> Objective
Write out, exactly as given, every line from the one holding "room = wing_room(side, materials)" to the one holding "in imported if", including both.

> Records for this exercise
◇ ◇ ◇ ◇ ◇

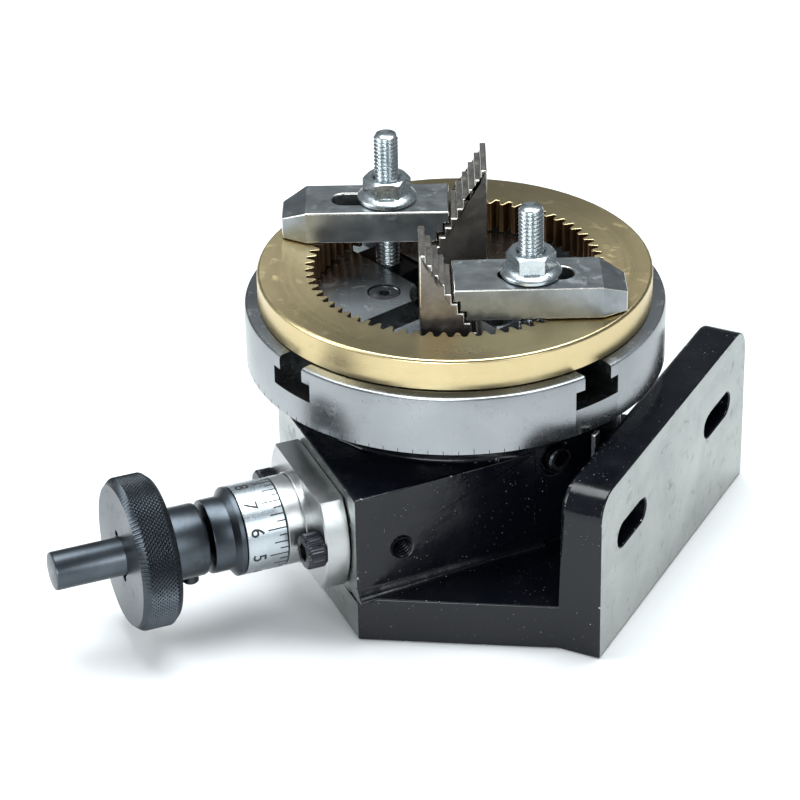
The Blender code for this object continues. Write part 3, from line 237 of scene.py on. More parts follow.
def metal_finish(name, light, dark, roughness, matrix, grain, depth, spread=0.12, cloud_scale=90.0,
                 metallic=1.0, scratches=0.25, marks=(0.02, 0.02, 0.02), mark_share=0.35):
    """A worked metal: clouds of two colours, tool marks of one kind, fine scratches and stains.

    grain is "turned", or three factors that stretch the noise along the local axes.
    """
    material, tree, shader = new_finish(name, light, roughness, metallic)
    point = local_point(tree, matrix)
    if grain == "turned":
        shader.inputs["Anisotropic"].default_value = 0.55
        tree.links.new(around_axis(tree, matrix), shader.inputs["Tangent"])
        tool = noise(tree, ring_vector(tree, point), 5200.0, 3.0, 0.7)
        wide = noise(tree, ring_vector(tree, point), 700.0, 2.0, 0.5)
    else:
        tool = noise(tree, stretched(tree, point, grain), 3000.0, 3.0, 0.7)
        wide = noise(tree, stretched(tree, point, grain), 600.0, 2.0, 0.5)
    cloud = noise(tree, point, cloud_scale, 5.0, 0.6, 0.4)
    nick = noise(tree, stretched(tree, point, (1.0, 0.16, 0.5)), 1900.0, 2.0, 0.6, 0.8)
    nick = between(tree, nick, 0.66, 0.74)
    stain = between(tree, noise(tree, point, 240.0, 6.0, 0.65, 0.8), 0.57, 0.72)
    colour = blend_colour(tree, between(tree, cloud, 0.32, 0.68), dark, light)
    colour = blend_colour(tree, calc(tree, "MULTIPLY", stain, mark_share), colour, marks)
    colour = blend_colour(tree, calc(tree, "MULTIPLY", nick, scratches), colour,
                          tuple(min(1.0, channel * 1.5 + 0.05) for channel in light))
    tree.links.new(colour, shader.inputs["Base Color"])
    mixed = calc(tree, "MULTIPLY_ADD", wide, 0.5, calc(tree, "MULTIPLY_ADD", cloud, 0.5, stain))
    rough = between(tree, mixed, 0.2, 1.2, roughness - spread, roughness + spread)
    tree.links.new(rough, shader.inputs["Roughness"])
    height = calc(tree, "MULTIPLY_ADD", wide, 0.6, tool)
    height = calc(tree, "SUBTRACT", height, calc(tree, "MULTIPLY", nick, 0.5))
    tree.links.new(bump(tree, height, depth), shader.inputs["Normal"])
    return material


print("shader helpers ready")

# %% [markdown]
# ### Black paint over cast iron
# The casting has a thick gloss paint.  It keeps the slow waves of the casting below it and catches
# specks of dust.  On sharp corners the paint thins and the iron shows through, so the bevelled
# edges carry a second finish: the same paint, rubbed through in patches.

# %% Paint, rubbed edges and ground iron
PAINT = (0.0026, 0.0032, 0.0055)
PAINT_ROUGHNESS = 0.22
PAINT_SHINE = 0.34
DUST = (0.45, 0.45, 0.46)
RUBBED_IRON = (0.40, 0.40, 0.39)
IRON_LIGHT = (0.42, 0.44, 0.42)
IRON_DARK = (0.27, 0.29, 0.28)


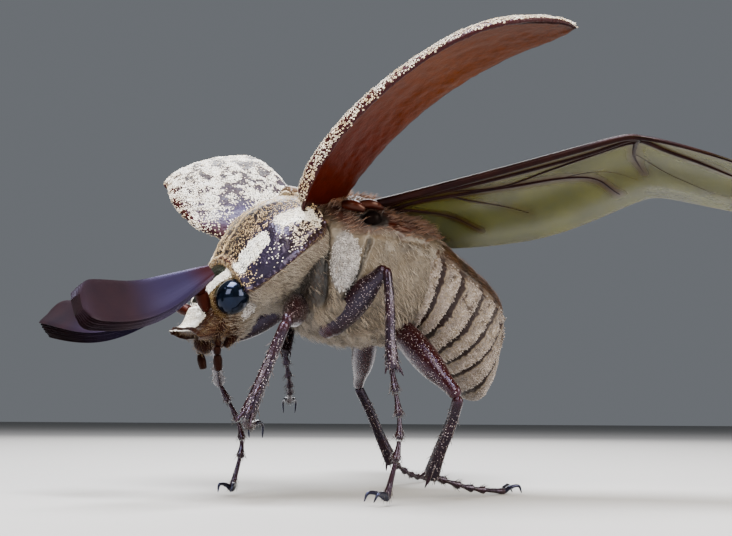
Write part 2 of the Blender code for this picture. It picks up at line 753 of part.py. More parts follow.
def make_leg(leg, materials):
    """The shin and the foot meet at a mitre cut across their joint."""
    root, knee, ankle, toe = LEGS[leg]
    knee = Vector(knee)
    ankle = Vector(ankle)
    toe = Vector(toe)
    size = LEG_SIZE[leg.split("_")[0]]
    femur = make_femur(leg, size, BODY @ Vector(root), knee, materials)
    shin = make_shin(leg, size, knee, ankle, materials)
    foot = make_tarsus(leg, ankle, toe, materials)
    carve(shin, [femur])
    reach = (ankle - knee).normalized()
    away = (foot_path(leg, ankle, toe)[1] - ankle).normalized()
    mitre = (reach + away).normalized()
    trim(shin, ankle - mitre * GAP / 2.0, mitre)
    trim(foot, ankle + mitre * GAP / 2.0, -mitre)
    add_spurs(shin, leg, knee, ankle, toe, materials)
    return femur, shin, foot


# The whole beetle

def clear_scene():
    for old in list(bpy.data.objects):
        bpy.data.objects.remove(old, do_unlink=True)


def make_materials():
    made = {}
    for name, (colour, roughness) in MATERIALS.items():
        material = bpy.data.materials.new(name)
        material.use_nodes = True
        shader = material.node_tree.nodes["Principled BSDF"]
        shader.inputs["Base Color"].default_value = colour
        shader.inputs["Roughness"].default_value = roughness
        shader.inputs["Metallic"].default_value = 0.0
        material.diffuse_color = colour
        made[name] = material
    return made


def centre_on_floor():
    """Moves every mesh so that the box of the whole is centred on the origin, above the floor."""
    bodies = [item for item in bpy.data.objects if item.type == "MESH"]
    corners = np.array([v.co[:] for item in bodies for v in item.data.vertices])
    low = corners.min(axis=0)
    high = corners.max(axis=0)
    move = Matrix.Translation((-(low[0] + high[0]) / 2.0, -(low[1] + high[1]) / 2.0, -low[2]))
    for item in bodies:
        item.data.transform(move)
        item.data.shade_smooth()
        item.data.set_sharp_from_angle(angle=math.radians(40.0))


def main():
    clear_scene()
    materials = make_materials()
    head = make_head(materials)
    prothorax = make_prothorax(materials)
    thorax = make_thorax(materials)
    abdomen = make_abdomen(materials)
    scutellum = make_scutellum(materials)
    legs = {leg: make_leg(leg, materials) for leg in LEGS}
    carve(prothorax, [head])
    carve(thorax, [prothorax, scutellum])
    carve(abdomen, [thorax])
    part_pygidium(abdomen, materials)
    for side in (1, -1):
        eye = make_eye(side, materials)
        antenna = make_antenna(side, materials)
        club = make_club(side, materials)
        palp = make_palp(side, materials)
        elytron = make_elytron(side, materials)
        make_wing(side, materials)
        carve(antenna, [eye])
        carve(head, [eye, antenna, palp])
        carve(prothorax, [eye, elytron, antenna])
        carve(thorax, [elytron])
        room = wing_room(side, materials)
        carve(thorax, [room], 0.0)
        carve(abdomen, [room], 0.0)
        bpy.data.objects.remove(room, do_unlink=True)
    for femur, shin, foot in legs.values():
        carve(prothorax, [femur])
        carve(thorax, [femur])
        carve(abdomen, [femur])
    centre_on_floor()


main()
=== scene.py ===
import math

import bmesh
import bpy
import numpy as np
from mathutils import Matrix, Vector, noise


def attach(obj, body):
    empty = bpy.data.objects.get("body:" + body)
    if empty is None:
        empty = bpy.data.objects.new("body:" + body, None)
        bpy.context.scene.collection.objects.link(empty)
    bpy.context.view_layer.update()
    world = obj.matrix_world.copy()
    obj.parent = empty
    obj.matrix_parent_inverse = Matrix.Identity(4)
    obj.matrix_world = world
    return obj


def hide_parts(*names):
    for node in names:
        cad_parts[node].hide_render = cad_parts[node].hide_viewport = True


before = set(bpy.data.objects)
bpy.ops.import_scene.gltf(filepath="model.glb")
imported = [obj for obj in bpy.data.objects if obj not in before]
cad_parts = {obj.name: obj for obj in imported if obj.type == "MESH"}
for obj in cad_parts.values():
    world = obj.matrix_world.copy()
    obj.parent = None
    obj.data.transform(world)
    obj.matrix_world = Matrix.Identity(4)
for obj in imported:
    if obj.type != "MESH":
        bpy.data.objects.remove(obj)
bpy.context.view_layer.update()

# Sizes are in millimetres until a mesh is made
mm = 0.001
farAway = 99.0       # more than any distance on the beetle
creaseAngle = 38.0   # edges sharper than this stay hard
bakePatch = 0.003    # width of one tuft's patch on the coat's map
bothSides = ((1, "left"), (-1, "right"))

stance = {
    "origin": (8.416, 4.581, 23.0),   # middle of the pronotum's hind edge, above the floor
    "lean": 4.0,                      # the left side is this many degrees lower
    "neckPitch": 32.7,
    "neckTurn": 3.9,
    "headPitch": 25.5,
    "headRoot": (7.26, 0.0, -3.2),
}


def turn(axis, degrees):
    return Matrix.Rotation(math.radians(degrees), 4, axis)


bodyFrame = Matrix.Translation(stance["origin"]) @ turn("X", -stance["lean"])
neckFrame = bodyFrame @ turn("Z", stance["neckTurn"]) @ turn("Y", stance["neckPitch"])
headFrame = neckFrame @ Matrix.Translation(stance["headRoot"]) @ turn("Y", stance["headPitch"])


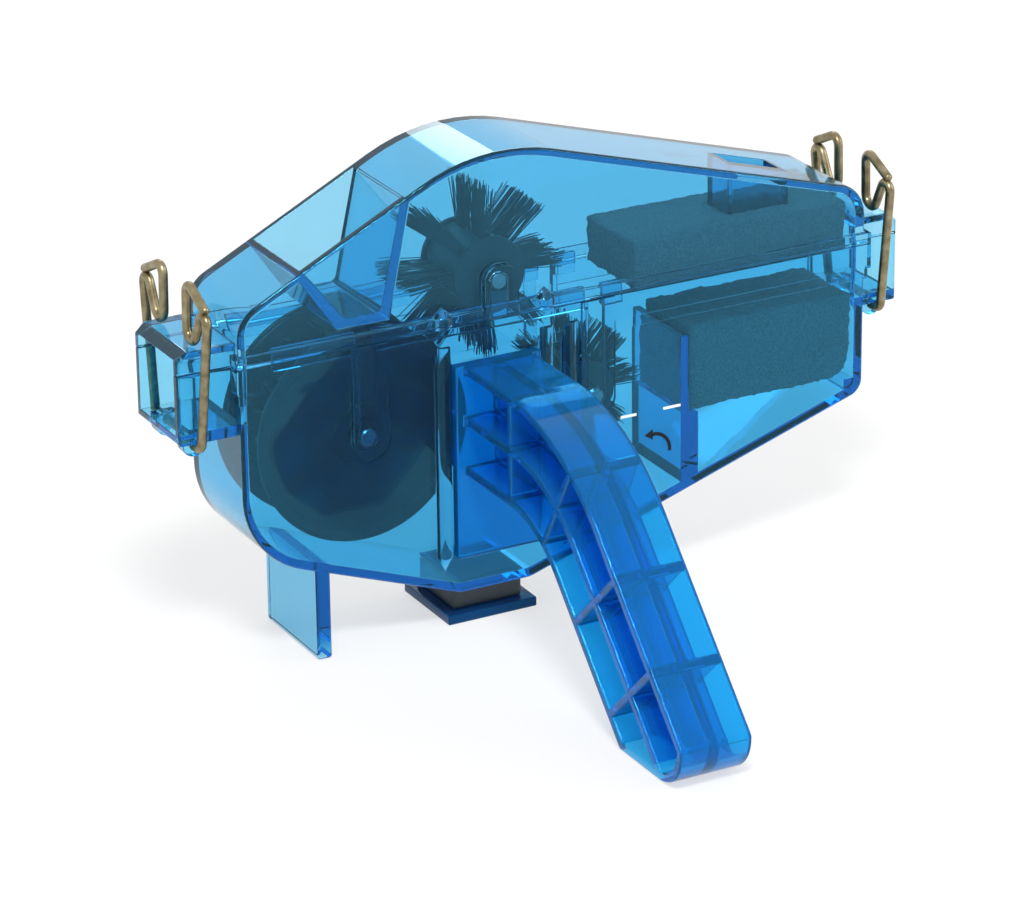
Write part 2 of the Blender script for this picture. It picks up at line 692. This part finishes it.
wire_r, sides = 1.0, 24
angle = np.arange(sides) * 2 * math.pi / sides
thick = np.full(len(whole), wire_r)
thick[[0, -1]] = wire_r * 0.72
thick[[1, -2]] = wire_r * 0.94
in_plane = whole[:, None] + normal[:, None] * (thick[:, None] * np.cos(angle))[..., None]
sideways = thick[:, None] * np.sin(angle)
pin_z = 52.5
for node, bail, pin_x, lean in (
        ("clip_left", "left_bail", -67.3, 1.0), ("clip_right", "right_bail", 96.1, -1.0)):
    c, s = math.cos(math.radians(lean)), math.sin(math.radians(lean))
    z = in_plane[..., 1]
    points = np.stack([
        pin_x + sideways * c + z * s, in_plane[..., 0], pin_z - sideways * s + z * c], -1) * mm
    last = (len(whole) - 1) * sides
    clip = surface(node + "_wire", points, grid_faces(len(whole), sides, wrap_columns=True),
                   (range(sides - 1, -1, -1), range(last, last + sides)))
    crisp(clip, 40.0)
    clip.data.materials.append(plated)
    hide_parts(node)
    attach(clip, bail)


# Marks on the near wall: two short white lines for the highest level of the fluid, and a
# dark arrow for the way the chain is driven. They are printed straight on the plastic.
ink_face, ink_back = -12.56, -12.48


def printed(name, outline, colour):
    """A flat mark of ink: an outline of (along, up) points, as thick as a coat of ink."""
    outline = np.array(outline, float)
    n = len(outline)
    points = np.concatenate([
        np.stack([outline[:, 0], np.full(n, y), outline[:, 1]], -1) for y in (ink_face, ink_back)
    ]) * mm
    around = np.arange(n)
    quads = np.stack([around, around + n, (around + 1) % n + n, (around + 1) % n], -1)
    piece = surface(name, points, quads, (range(n), range(2 * n - 1, n - 1, -1)), smooth=False)
    ink, tree, shader = new_material(name + "_ink")
    shader.inputs["Base Color"].default_value = (*colour, 1)
    shader.inputs["Specular IOR Level"].default_value = 0.2
    tree.links.new(between(tree, noise(tree, 1200.0), 0.45, 0.7), shader.inputs["Roughness"])
    piece.data.materials.append(ink)
    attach(piece, "body")


fill_low, fill_high = 40.15, 40.75
for name, x0, x1 in (("fill_mark_left", 30.3, 34.2), ("fill_mark_right", 40.8, 45.1)):
    printed(name, [(x0, fill_low), (x1, fill_low), (x1, fill_high), (x0, fill_high)],
            (0.85, 0.86, 0.86))
swing = np.radians(np.linspace(-8, 92, 24))
bow = np.stack([np.cos(swing), np.sin(swing)], -1)
middle = np.array([38.4, 31.0])
outer_edge = middle + 4.4 * bow
inner_edge = middle + 3.6 * bow[::-1]
head = np.array([[38.2, 36.2], [36.2, 35.0], [38.2, 33.8]])
printed("turn_arrow", np.concatenate([outer_edge, head, inner_edge]), (0.006, 0.008, 0.012))


# Floor, studio light and white surround. The floor keeps the object's shadow.
def seen_rays(tree):
    """1 for camera, glossy and transmission rays, 0 for the rays that only light things."""
    ray = tree.nodes.new("ShaderNodeLightPath")
    most = ray.outputs["Is Camera Ray"]
    for kind in ("Is Glossy Ray", "Is Transmission Ray"):
        larger = tree.nodes.new("ShaderNodeMath")
        larger.operation = "MAXIMUM"
        tree.links.new(most, larger.inputs[0])
        tree.links.new(ray.outputs[kind], larger.inputs[1])
        most = larger.outputs[0]
    return most


mesh = bpy.data.meshes.new("floor")
mesh.from_pydata([(-4, -4, 0), (4, -4, 0), (4, 4, 0), (-4, 4, 0)], [], [(0, 1, 2, 3)])
floor = add_object("floor", mesh)
floor_white, world_light = 0.62, 0.72
paper, tree, shader = new_material("paper")
shader.inputs["Base Color"].default_value = (0.88, 0.88, 0.88, 1)
shader.inputs["Roughness"].default_value = 0.7
lit = tree.nodes.new("ShaderNodeEmission")
lit.inputs["Strength"].default_value = 1.0
share = tree.nodes.new("ShaderNodeMath")
share.operation = "MULTIPLY"
share.inputs[1].default_value = floor_white
tree.links.new(seen_rays(tree), share.inputs[0])
mix = tree.nodes.new("ShaderNodeMixShader")
tree.links.new(share.outputs[0], mix.inputs[0])
tree.links.new(shader.outputs[0], mix.inputs[1])
tree.links.new(lit.outputs[0], mix.inputs[2])
tree.links.new(mix.outputs[0], tree.nodes["Material Output"].inputs["Surface"])
mesh.materials.append(paper)

world = bpy.data.worlds.new("studio")
bpy.context.scene.world = world
world.use_nodes = True
tree = world.node_tree
strength = tree.nodes.new("ShaderNodeMapRange")
strength.inputs["To Min"].default_value = world_light
strength.inputs["To Max"].default_value = 1.0
tree.links.new(seen_rays(tree), strength.inputs["Value"])
tree.nodes["Background"].inputs["Color"].default_value = (1, 1, 1, 1)
tree.links.new(strength.outputs["Result"], tree.nodes["Background"].inputs["Strength"])


def soft_box(name, place, size, power):
    """A square lamp that faces the object's middle."""
    data = bpy.data.lights.new(name, "AREA")
    data.shape = "RECTANGLE"
    data.size, data.size_y = size
    data.energy = power
    lamp = bpy.data.objects.new(name, data)
    bpy.context.scene.collection.objects.link(lamp)
    turn = (Vector((0, 0, 0.05)) - Vector(place)).to_track_quat("-Z", "Y")
    lamp.matrix_world = Matrix.Translation(place) @ turn.to_matrix().to_4x4()


soft_box("key", (-0.28, -0.62, 0.97), (0.3, 0.22), 8)
soft_box("glint", (-0.27, -0.60, 0.93), (0.12, 0.09), 1.2)
soft_box("back", (0.5, 0.95, 0.7), (0.5, 0.3), 2)
soft_box("fill", (0.9, -0.5, 0.5), (0.4, 0.6), 3)
bpy.context.scene.view_settings.view_transform = "Standard"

◇ ◇ ◇ ◇ ◇

> Solution for this task
        room = wing_room(side, materials)
        carve(thorax, [room], 0.0)
        carve(abdomen, [room], 0.0)
        bpy.data.objects.remove(room, do_unlink=True)
    for femur, shin, foot in legs.values():
        carve(prothorax, [femur])
        carve(thorax, [femur])
        carve(abdomen, [femur])
    centre_on_floor()


main()
=== scene.py ===
import math

import bmesh
import bpy
import numpy as np
from mathutils import Matrix, Vector, noise


def attach(obj, body):
    empty = bpy.data.objects.get("body:" + body)
    if empty is None:
        empty = bpy.data.objects.new("body:" + body, None)
        bpy.context.scene.collection.objects.link(empty)
    bpy.context.view_layer.update()
    world = obj.matrix_world.copy()
    obj.parent = empty
    obj.matrix_parent_inverse = Matrix.Identity(4)
    obj.matrix_world = world
    return obj


def hide_parts(*names):
    for node in names:
        cad_parts[node].hide_render = cad_parts[node].hide_viewport = True


before = set(bpy.data.objects)
bpy.ops.import_scene.gltf(filepath="model.glb")
imported = [obj for obj in bpy.data.objects if obj not in before]
cad_parts = {obj.name: obj for obj in imported if obj.type == "MESH"}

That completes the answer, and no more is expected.